Uchenna Nwosu stared wistfully out the window of an Amtrak train bound for Los Angeles, as the landscape blurred helplessly past. He’d never felt so alone. It was December 2014, and the 17-year-old USC linebacker couldn’t help but wonder if he’d squandered his football career before it even started.
Hours earlier, Nwosu was with his teammates in San Diego, preparing for the Holiday Bowl. It had been a disheartening first season, and he questioned whether things would get better. Backing up Su’a Cravens, Nwosu barely played as a freshman. When he did see the field, his temper often got the best of him.
And in San Diego, those frustrations finally reached a boiling point. An argument with a teammate escalated into a physical confrontation. Coaches got wind of the incident and sent him home.
Nwosu, by his own description, had always been a hot-head. In school, he misbehaved, routinely landing himself in detention. His parents once took him to a doctor, worried he might need medication to tamp down his energy.
“I was on a path of destruction,” he remembers.
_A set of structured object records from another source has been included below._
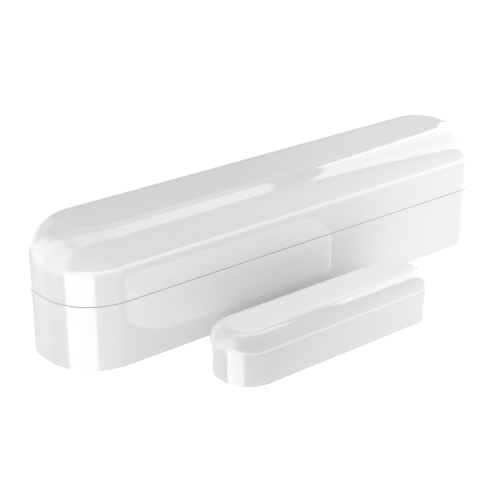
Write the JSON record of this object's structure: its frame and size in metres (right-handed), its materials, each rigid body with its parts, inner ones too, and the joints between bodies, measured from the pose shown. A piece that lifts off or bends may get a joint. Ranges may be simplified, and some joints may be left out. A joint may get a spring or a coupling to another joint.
{
  "type": "door contact sensor",
  "caption": "Slim white wireless door contact sensor with rounded ends and a parting line at half height, and a smaller matching magnet unit beside it.",
  "frame": {"origin": "centre of the sensor unit's adhesive face, in the mounting plane", "axes": "+X along both units, +Y from the magnet unit towards the sensor unit, +Z away from the mounting plane"},
  "size_m": [0.076, 0.032, 0.0183],
  "materials": {
    "housing_white": "high gloss moulded ABS",
    "inner_white": "moulded, fine matt texture",
    "foam_tape": "closed cell foam with adhesive film",
    "board_green": "solder mask over glass fibre laminate",
    "steel_zinc": "zinc plated",
    "tinned_steel": "tin plated sheet and wire",
    "steel_nickel": "nickel plated",
    "chip_black": "moulded epoxy",
    "reed_glass": "clear drawn tube",
    "lamp_clear": "clear epoxy",
    "ceramic_tan": "fired ceramic with tinned ends",
    "aluminium_can": "bare drawn can",
    "terminal_green": "moulded polyamide",
    "clamp_brass": "plated brass cage",
    "aerial_brass": "gold plated spring wire",
    "cell_wrap": "shrink sleeve",
    "plunger_grey": "moulded acetal"
  },
  "bodies": {
    "sensor_base": {"base_housing": "housing_white", "sensor_pad": "foam_tape", "circuit_board": "board_green", "board_screws": "steel_zinc", "radio_shield": "tinned_steel", "microcontroller": "chip_black", "crystal": "tinned_steel", "reed_glass": "reed_glass", "reed_leads": "tinned_steel", "status_led": "lamp_clear", "chip_capacitors": "ceramic_tan", "chip_resistors": "chip_black", "storage_capacitor": "aluminium_can", "terminal_block": "terminal_green", "terminal_clamps": "clamp_brass", "terminal_screws": "steel_zinc", "antenna_coil": "aerial_brass", "cell_spring": "steel_nickel", "negative_contact": "steel_nickel", "positive_contact": "steel_nickel", "tamper_switch": "chip_black", "tamper_spring": "steel_nickel", "learn_switch": "chip_black"},
    "cover": {"top_cover": "housing_white"},
    "cell": {"cell_can": "steel_nickel", "cell_sleeve": "cell_wrap", "cell_insulator": "inner_white"},
    "plunger": {"tamper_plunger": "plunger_grey"},
    "button": {"learn_button": "inner_white"},
    "reed": {"reed_blade": "tinned_steel"},
    "magnet_unit": {"magnet_base": "inner_white", "bar_magnet": "steel_nickel", "magnet_pad": "foam_tape"},
    "magnet_lid": {"magnet_cap": "housing_white"}
  },
  "joints": [
    {"name": "leaf_opening", "type": "slide", "parent": "sensor_base", "child": "magnet_unit", "axis": [0, -1, 0], "range_m": [0, 0.06]},
    {"name": "cover_lift", "type": "slide", "parent": "sensor_base", "child": "cover", "axis": [0, 0, 1], "range_m": [0, 0.036]},
    {"name": "cell_lift", "type": "slide", "parent": "sensor_base", "child": "cell", "axis": [0, 0, 1], "range_m": [0, 0.0162]},
    {"name": "magnet_cap_lift", "type": "slide", "parent": "magnet_unit", "child": "magnet_lid", "axis": [0, 0, 1], "range_m": [0, 0.012]},
    {"name": "tamper_travel", "type": "slide", "parent": "sensor_base", "child": "plunger", "axis": [0, 0, -1], "range_m": [0, 0.0009], "deforming": ["tamper_spring"]},
    {"name": "learn_press", "type": "slide", "parent": "sensor_base", "child": "button", "axis": [0, 0, -1], "range_m": [0, 0.00025]},
    {"name": "reed_flex", "type": "hinge", "parent": "sensor_base", "child": "reed", "pos_m": [-0.00405, -0.0052, 0.00815], "axis": [0, -1, 0], "range_deg": [0, 1]}
  ],
  "couplings": [
    {"joint": "cell_lift", "follows": "cover_lift", "ratio": 0.45},
    {"joint": "reed_flex", "follows": "leaf_opening", "rad_per_m": 0.2908}
  ]
}
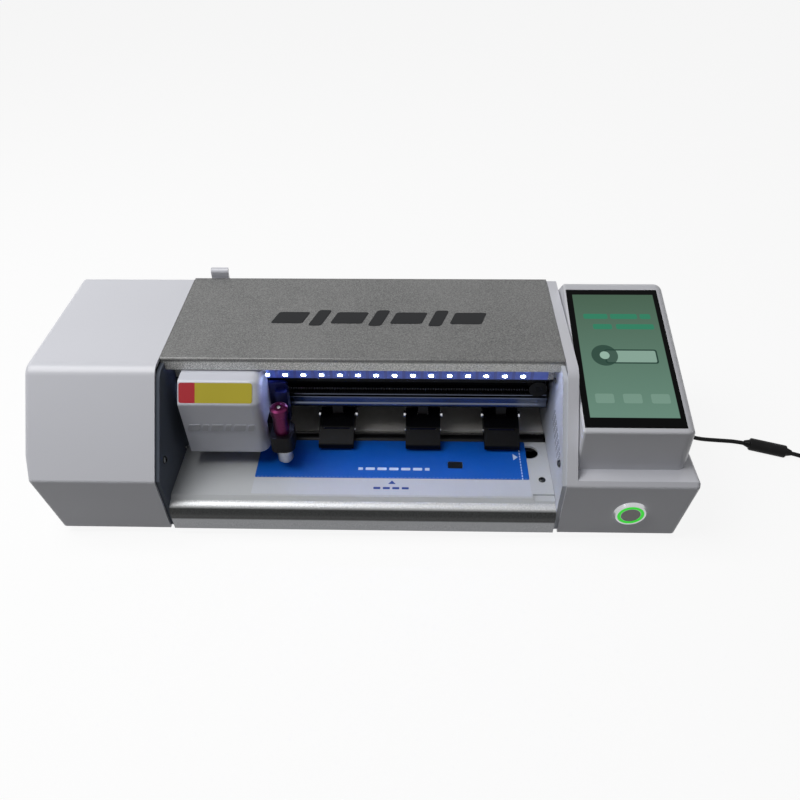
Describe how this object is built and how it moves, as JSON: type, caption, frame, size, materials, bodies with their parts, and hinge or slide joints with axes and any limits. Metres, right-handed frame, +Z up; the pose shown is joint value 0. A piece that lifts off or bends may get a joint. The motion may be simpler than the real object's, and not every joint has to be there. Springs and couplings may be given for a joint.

But no punishment scared him quite like that painful train ride home from San Diego. As USC outdueled Nebraska in a thrilling Holiday Bowl days later, he couldn’t bare to watch. The next semester, as his future hung in the balance, he didn’t enroll in classes.
Three years later, as Nwosu has emerged as a pass-swatting, edge-rushing, nightmare-inducing force on USC’s defense, the linebacker looks back on that freshman mistake with a different perspective. That train ride, he describes, was “a turning point”. Not just in his football career. But in his life.
“It made me grow up,” Nwosu says.
Ask anyone — parents, coaches, teammates — and they’ll agree: This Nwosu is entirely different from the fiery freshman with the hairpin trigger.
He is unflinchingly respectful. He has an interest in politics, something he never would’ve bothered with as a reckless 17-year-old.